Michael Barone: The First Amendment was Justice Kennedy’s first priority

It became official just after lunchtime on Wednesday, just after the Supreme Court announced its final decisions of the term and went into recess. Justice Anthony Kennedy, the 104th person to serve on the Court, is retiring, effective just after his 82nd birthday next month, after 30 years of service.

Justice Kennedy’s decision, announced in a two-paragraph letter to President Trump, has been predicted — and both eagerly anticipated and dreaded — for years now. He has been the swing vote in several noteworthy — for some, notorious — cases going back to the early 1990s, and in many has been the author of the opinion of the court.

Appointed by President Ronald Reagan, after two earlier nominees failed to be confirmed, Kennedy has long been feted by many liberals for these stands. Since the early 1990s, he has stood against repealing the 1973 Roe v. Wade decision legalizing abortion. Starting with his decision overturning a sodomy conviction in 2003, he has opposed discrimination against homosexuals, and was the author of Obergefell v. Hodges, the 2015 decision that legalized same-sex marriage.

[Opinion: Justice Anthony Kennedy’s retirement is an answer to prayer for evangelicals]

Kennedy joined mostly Democratic-appointed colleagues in taking what were considered liberal stands on other issues as well, including the death penalty for young offenders, judicial review for Guantanamo detainees, and state laws attempting to strengthen or supplement federal enforcement of immigration laws.

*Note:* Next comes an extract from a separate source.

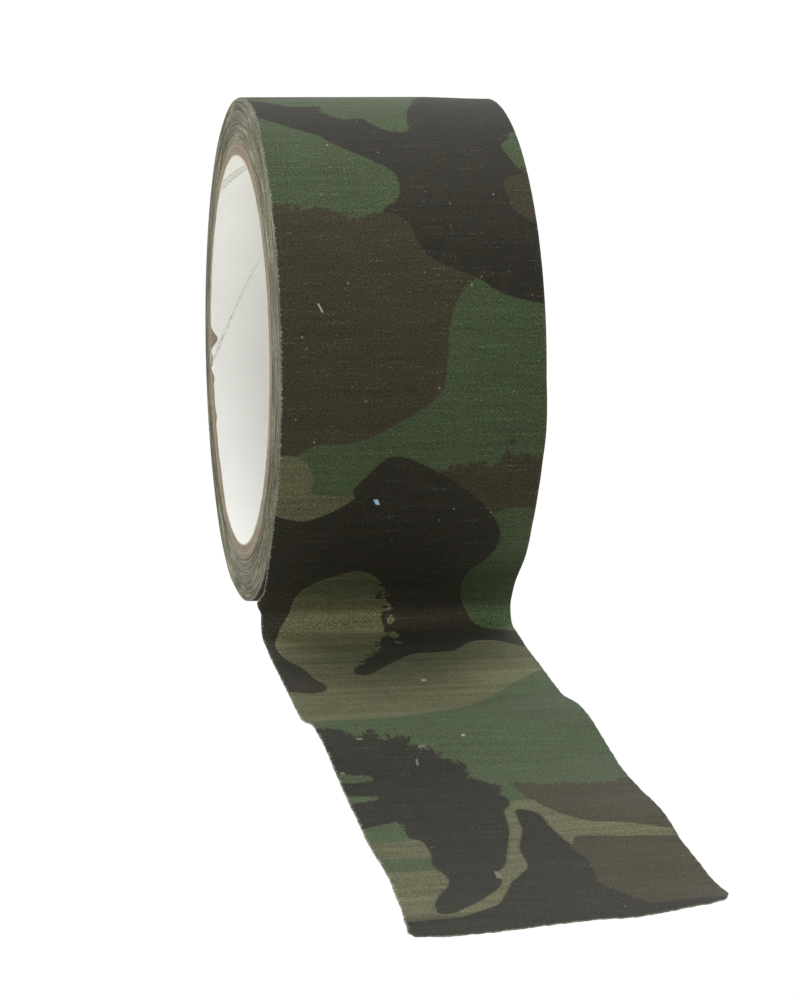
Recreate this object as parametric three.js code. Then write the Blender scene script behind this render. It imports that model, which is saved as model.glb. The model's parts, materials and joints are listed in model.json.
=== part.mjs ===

On these conservative legal scholars looked askance. Some ridiculed Kennedy’s flowery language in decisions like Obergefell. Some classed him with other Republican-appointed justices who sided regularly with liberals.

But that’s an overstatement. Justice Kennedy came out on the same side as Republican-appointed colleagues on the Second Amendment, on partial-birth abortion bans, on the unconstitutionality of bans on political speech, on subjecting states to special voting rights scrutiny based on evidence from 1964 and 1972. In legislative redistricting cases, he professed to see no neutral principle distinguishing plans that were unconstitutionally partisan from those who weren’t. Any verbal formula, he apparently believed, would just leave judges free to rule for their partisan friends.

And in every one of the past year’s 19 cases decided in 5-4 votes, he came out against the four Democratic-appointed justices.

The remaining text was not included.